Start of Provided data
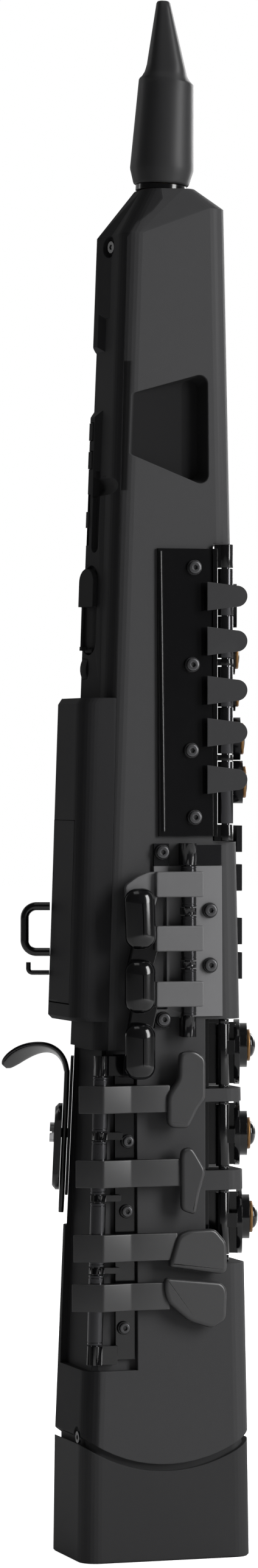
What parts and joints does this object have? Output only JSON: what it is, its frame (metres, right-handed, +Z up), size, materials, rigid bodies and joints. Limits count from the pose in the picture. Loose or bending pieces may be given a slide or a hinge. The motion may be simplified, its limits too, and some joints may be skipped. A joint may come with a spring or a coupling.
{
  "type": "digital wind controller",
  "caption": "Straight-bodied electronic saxophone: tapered black housing with sprung finger, side, palm and little finger keys, lower levers, thumb hook, strap ring and a pull-off mouthpiece.",
  "frame": {"origin": "centre of the bottom cap's flat base", "axes": "+Z up along the body to the neck, -Y to the front where the pearls are, -X to the player's right, where the side keys are"},
  "size_m": [0.0821, 0.1351, 0.7861],
  "materials": {
    "shell_black": "fine matte texture",
    "rear_black": "fine matte texture",
    "cap_black": "fine matte texture",
    "gloss_black": "gloss",
    "key_grey": "satin",
    "key_black": "satin",
    "plate_grey": "satin",
    "rod_steel": "blackened",
    "screw_steel": "blackened",
    "pearl_ring": "brushed",
    "cork": "cork",
    "mouth_black": "polished",
    "inner_grey": "moulded",
    "board_green": "solder mask",
    "cell": "printed sleeve"
  },
  "bodies": {
    "body": {"front_shell": "shell_black", "rear_shell": "rear_black", "bottom_cap": "cap_black", "neck_collar": "gloss_black", "neck_tube": "cork", "upper_bracket": "gloss_black", "lower_stack_bracket": "key_black", "side_bracket": "plate_grey", "lever_bracket": "plate_grey", "left_bracket": "plate_grey", "hinge_rods": "rod_steel", "bracket_screws": "screw_steel", "case_screws": "screw_steel", "control_rail": "rear_black", "strap_ring": "gloss_black", "cable_hook": "gloss_black", "speaker": "inner_grey", "main_board": "board_green", "batteries": "cell", "breath_sensor": "inner_grey", "hook_plate": "rear_black"},
    "front_f_key": {"front_f_key": "key_grey"},
    "b_key": {"b_key": "key_grey", "b_pearl": "pearl_ring"},
    "bis_key": {"bis_key": "key_grey", "bis_pearl": "pearl_ring"},
    "a_key": {"a_key": "key_grey", "a_pearl": "pearl_ring"},
    "g_key": {"g_key": "key_grey", "g_pearl": "pearl_ring"},
    "lower_f_key": {"lower_f_key": "key_black", "lower_f_pearl": "pearl_ring"},
    "lower_e_key": {"lower_e_key": "key_black", "lower_e_pearl": "pearl_ring"},
    "lower_d_key": {"lower_d_key": "key_black", "lower_d_pearl": "pearl_ring"},
    "side_key_1": {"side_key_1": "key_grey"},
    "side_key_2": {"side_key_2": "key_grey"},
    "side_key_3": {"side_key_3": "key_grey"},
    "lever_1": {"lever_1": "key_grey"},
    "lever_2": {"lever_2": "key_grey"},
    "lever_3": {"lever_3": "key_grey"},
    "lever_4": {"lever_4": "key_grey"},
    "table_key_1": {"table_key_1": "key_black"},
    "table_key_2": {"table_key_2": "key_black"},
    "table_key_3": {"table_key_3": "key_black"},
    "table_key_4": {"table_key_4": "key_black"},
    "palm_key_1": {"palm_key_1": "key_black"},
    "palm_key_2": {"palm_key_2": "key_black"},
    "palm_key_3": {"palm_key_3": "key_black"},
    "octave_key": {"octave_key": "rear_black"},
    "bend_lever": {"bend_lever": "rear_black"},
    "power_button": {"power_button": "rear_black"},
    "function_button": {"function_button": "rear_black"},
    "volume_slider": {"volume_slider": "rear_black"},
    "thumb_hook": {"thumb_hook": "gloss_black", "clamp_plate": "gloss_black"},
    "battery_door": {"battery_door": "rear_black"},
    "mouthpiece": {"mouthpiece": "mouth_black"}
  },
  "joints": [
    {"name": "front_f_key_press", "type": "hinge", "parent": "body", "child": "front_f_key", "pos_m": [-0.02503, -0.03172, 0.48], "axis": [0, 0, 1], "range_deg": [0, 7], "stiffness_Nm_per_rad": 0.03, "springref_deg": -14.32},
    {"name": "b_key_press", "type": "hinge", "parent": "body", "child": "b_key", "pos_m": [-0.02503, -0.03172, 0.4556], "axis": [0, 0, 1], "range_deg": [0, 7], "stiffness_Nm_per_rad": 0.03, "springref_deg": -14.32},
    {"name": "bis_key_press", "type": "hinge", "parent": "body", "child": "bis_key", "pos_m": [-0.02503, -0.03172, 0.434], "axis": [0, 0, 1], "range_deg": [0, 7], "stiffness_Nm_per_rad": 0.03, "springref_deg": -14.32},
    {"name": "a_key_press", "type": "hinge", "parent": "body", "child": "a_key", "pos_m": [-0.02503, -0.03172, 0.4122], "axis": [0, 0, 1], "range_deg": [0, 7], "stiffness_Nm_per_rad": 0.03, "springref_deg": -14.32},
    {"name": "g_key_press", "type": "hinge", "parent": "body", "child": "g_key", "pos_m": [-0.02503, -0.03172, 0.3902], "axis": [0, 0, 1], "range_deg": [0, 7], "stiffness_Nm_per_rad": 0.03, "springref_deg": -14.32},
    {"name": "lower_f_key_press", "type": "hinge", "parent": "body", "child": "lower_f_key", "pos_m": [-0.02079, -0.03162, 0.2565], "axis": [0, 0, 1], "range_deg": [0, 5.5], "stiffness_Nm_per_rad": 0.03, "springref_deg": -14.32},
    {"name": "lower_e_key_press", "type": "hinge", "parent": "body", "child": "lower_e_key", "pos_m": [-0.02079, -0.03162, 0.2118], "axis": [0, 0, 1], "range_deg": [0, 5.5], "stiffness_Nm_per_rad": 0.03, "springref_deg": -14.32},
    {"name": "lower_d_key_press", "type": "hinge", "parent": "body", "child": "lower_d_key", "pos_m": [-0.02079, -0.03162, 0.1694], "axis": [0, 0, 1], "range_deg": [0, 5.5], "stiffness_Nm_per_rad": 0.03, "springref_deg": -14.32},
    {"name": "side_key_1_press", "type": "hinge", "parent": "body", "child": "side_key_1", "pos_m": [-0.0326, -0.0096, 0.3391], "axis": [0, 0, 1], "range_deg": [-4.5, 0], "stiffness_Nm_per_rad": 0.03, "springref_deg": 14.32},
    {"name": "side_key_2_press", "type": "hinge", "parent": "body", "child": "side_key_2", "pos_m": [-0.0326, -0.0096, 0.312], "axis": [0, 0, 1], "range_deg": [-4.5, 0], "stiffness_Nm_per_rad": 0.03, "springref_deg": 14.32},
    {"name": "side_key_3_press", "type": "hinge", "parent": "body", "child": "side_key_3", "pos_m": [-0.0326, -0.0096, 0.2842], "axis": [0, 0, 1], "range_deg": [-4.5, 0], "stiffness_Nm_per_rad": 0.03, "springref_deg": 14.32},
    {"name": "lever_1_press", "type": "hinge", "parent": "body", "child": "lever_1", "pos_m": [-0.0298, 0.0354, 0.253], "axis": [0, -0.0236, 0.9997], "range_deg": [0, 3], "stiffness_Nm_per_rad": 0.03, "springref_deg": -11.46},
    {"name": "lever_2_press", "type": "hinge", "parent": "body", "child": "lever_2", "pos_m": [-0.0298, 0.0354, 0.253], "axis": [0, -0.0236, 0.9997], "range_deg": [0, 3], "stiffness_Nm_per_rad": 0.03, "springref_deg": -11.46},
    {"name": "lever_3_press", "type": "hinge", "parent": "body", "child": "lever_3", "pos_m": [-0.0298, 0.0354, 0.253], "axis": [0, -0.0236, 0.9997], "range_deg": [0, 3], "stiffness_Nm_per_rad": 0.03, "springref_deg": -11.46},
    {"name": "lever_4_press", "type": "hinge", "parent": "body", "child": "lever_4", "pos_m": [-0.0298, 0.0354, 0.253], "axis": [0, -0.0236, 0.9997], "range_deg": [0, 3], "stiffness_Nm_per_rad": 0.03, "springref_deg": -11.46},
    {"name": "table_key_1_press", "type": "hinge", "parent": "body", "child": "table_key_1", "pos_m": [0.0306, -0.0335, 0.3614], "axis": [0, 0, 1], "range_deg": [-3.5, 0], "stiffness_Nm_per_rad": 0.03, "springref_deg": 14.32},
    {"name": "table_key_2_press", "type": "hinge", "parent": "body", "child": "table_key_2", "pos_m": [0.0306, -0.0335, 0.3417], "axis": [0, 0, 1], "range_deg": [-3.5, 0], "stiffness_Nm_per_rad": 0.03, "springref_deg": 14.32},
    {"name": "table_key_3_press", "type": "hinge", "parent": "body", "child": "table_key_3", "pos_m": [0.0306, -0.0335, 0.3145], "axis": [0, 0, 1], "range_deg": [-3.5, 0], "stiffness_Nm_per_rad": 0.03, "springref_deg": 14.32},
    {"name": "table_key_4_press", "type": "hinge", "parent": "body", "child": "table_key_4", "pos_m": [0.0306, -0.0335, 0.297], "axis": [0, 0, 1], "range_deg": [-3.5, 0], "stiffness_Nm_per_rad": 0.03, "springref_deg": 14.32},
    {"name": "palm_key_1_press", "type": "hinge", "parent": "body", "child": "palm_key_1", "pos_m": [0.0295, -0.01, 0.592], "axis": [0, 0, 1], "range_deg": [0, 6], "stiffness_Nm_per_rad": 0.03, "springref_deg": -14.32},
    {"name": "palm_key_2_press", "type": "hinge", "parent": "body", "child": "palm_key_2", "pos_m": [0.0295, -0.01, 0.563], "axis": [0, 0, 1], "range_deg": [0, 6], "stiffness_Nm_per_rad": 0.03, "springref_deg": -14.32},
    {"name": "palm_key_3_press", "type": "hinge", "parent": "body", "child": "palm_key_3", "pos_m": [0.0295, -0.01, 0.534], "axis": [0, 0, 1], "range_deg": [0, 6], "stiffness_Nm_per_rad": 0.03, "springref_deg": -14.32},
    {"name": "octave_key_press", "type": "hinge", "parent": "body", "child": "octave_key", "pos_m": [0.00981, 0.0324, 0.45651], "axis": [0.9703, 0.2419, 0], "range_deg": [0, 1.5], "stiffness_Nm_per_rad": 0.05, "springref_deg": -11.46},
    {"name": "bend_lever_tilt", "type": "hinge", "parent": "body", "child": "bend_lever", "pos_m": [0.01198, 0.02521, 0.44709], "axis": [0.9703, 0.2419, 0], "range_deg": [-8, 8], "stiffness_Nm_per_rad": 0.02},
    {"name": "power_button_press", "type": "slide", "parent": "body", "child": "power_button", "axis": [-0.309, -0.9511, 0], "range_m": [0, 0.0005], "stiffness_N_per_m": 600, "springref_m": -0.0015},
    {"name": "function_button_press", "type": "slide", "parent": "body", "child": "function_button", "axis": [-0.309, -0.9511, 0], "range_m": [0, 0.0005], "stiffness_N_per_m": 600, "springref_m": -0.0015},
    {"name": "volume_slide", "type": "slide", "parent": "body", "child": "volume_slider", "axis": [0, 0, 1], "range_m": [-0.0085, 0.0085]},
    {"name": "thumb_hook_slide", "type": "slide", "parent": "body", "child": "thumb_hook", "axis": [-0.0135, -0.0415, 0.999], "range_m": [-0.006, 0.006]},
    {"name": "battery_door_swing", "type": "hinge", "parent": "body", "child": "battery_door", "pos_m": [0, 0.04717, 0.28018], "axis": [-1, 0, 0], "range_deg": [0, 85]},
    {"name": "mouthpiece_pull", "type": "slide", "parent": "body", "child": "mouthpiece", "axis": [0, -0.0523, 0.9986], "range_m": [0, 0.03]}
  ]
}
End of Provided data
_The problem_.
Report the number of lines that contain "right", with no other words.

_Task solution_.
2